Tierney explained that it has focused on anomalies, as combined with indicators its research showed that when people engaged in insider activity, they become more invested in their own success. He said that it is often a case of spotting someone who is more “I” than “we”.

“How we are different is we take the anomaly alert and trigger it to allow the human operator to assess the situation and determine the response based on what we see. Some do just anomaly detection; we can provide both sides of the coin.”

Tierney said that when dealing with people you need a person involved, so having human operators arms you with better intelligence, and how a person and organization chooses to respond is up to them.

“The difference for us is behavioral analytics don’t have the ability to present content rich information and leaves human operators with ‘here’s an anomaly, figure it out’, while we say ‘here are the details’ and give them the information on exactly what has changed within a couple of clicks. We give a level of clarity and eliminate false positives fast. We record and capture activity as it occurs.”

In a recent survey of 400 people, only 5% admitted to taking corporate data with them for financial or personal gain but of those, 55% have used or continue to use the data in subsequent jobs.
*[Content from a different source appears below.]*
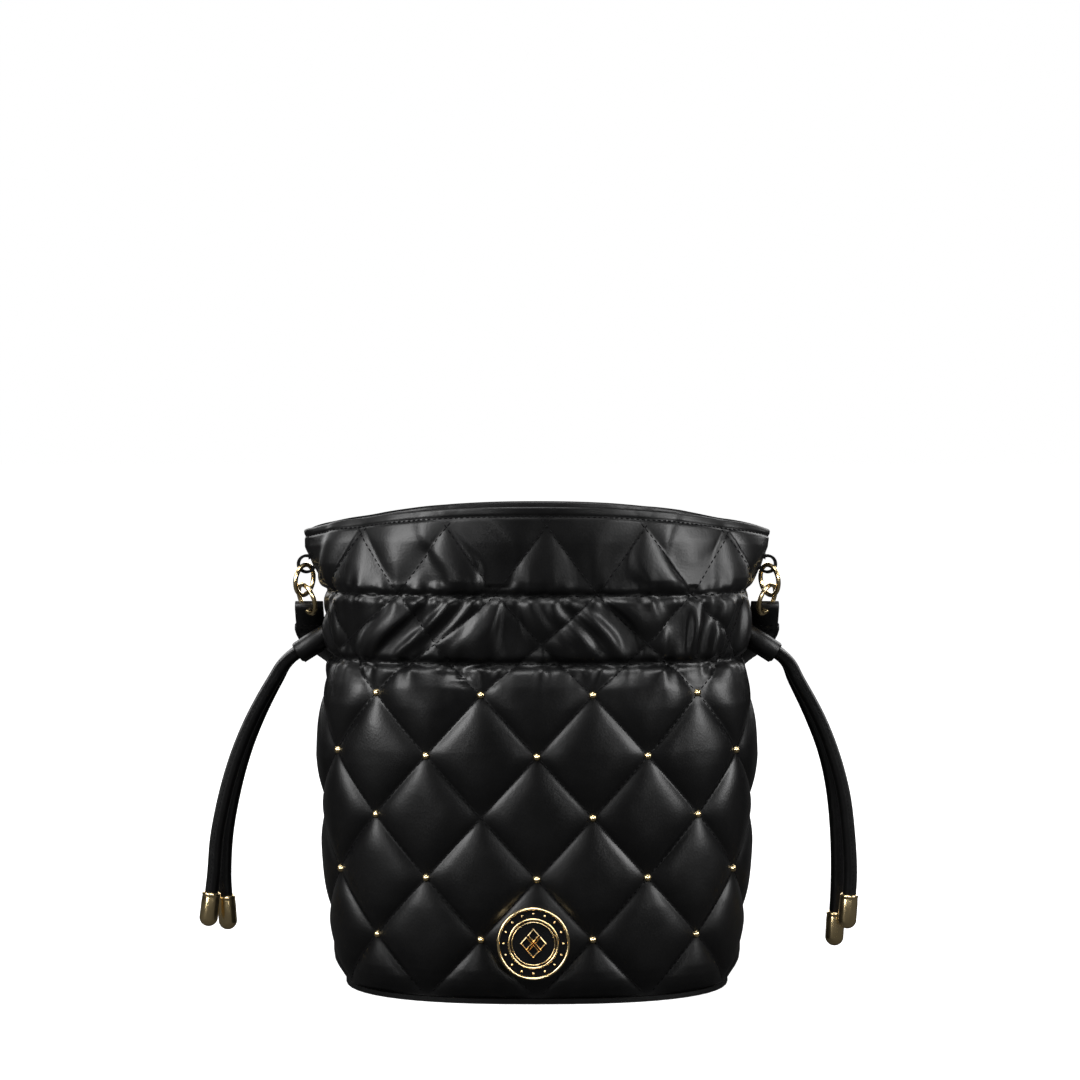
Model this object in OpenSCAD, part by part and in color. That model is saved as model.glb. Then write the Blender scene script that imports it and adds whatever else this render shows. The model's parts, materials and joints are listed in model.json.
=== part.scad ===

Fortunately, 92% would not take corporate data if they knew their activity was being monitored, with 79% believing their company has the right to monitor their activity.

This point, and concept of monitoring was one point I wanted to discuss. Even if you are in a workplace on a corporately owned device and managed network, does a stigma remain about watching the actions of employees? Tierney said it did, and the difference with behavioral analytics technology is that it does account for these concerns, unlike desktop management software.

“Something we found is that there are ways to do it and how to follow proper process, and if you follow the law then you are okay, so do some things to educate and within software you architect it to maximize privacy,” he said.

As an easy example, he recommended monitoring what happens on the internet, go blind on secure sites and stop recording, as the chance of business relevance is low. He added if no one looks at the activity until you see an anomaly, you can accommodate privacy needs and balance security needs with the user.

“Knowing what is going on within your perimeter is critical to keeping your valuable data out of the hands of competitors,” Tierney added. “But equally important is communicating with your employees to ensure they know what belongs to them and what consequences can result if they even think about taking it with them when they leave.”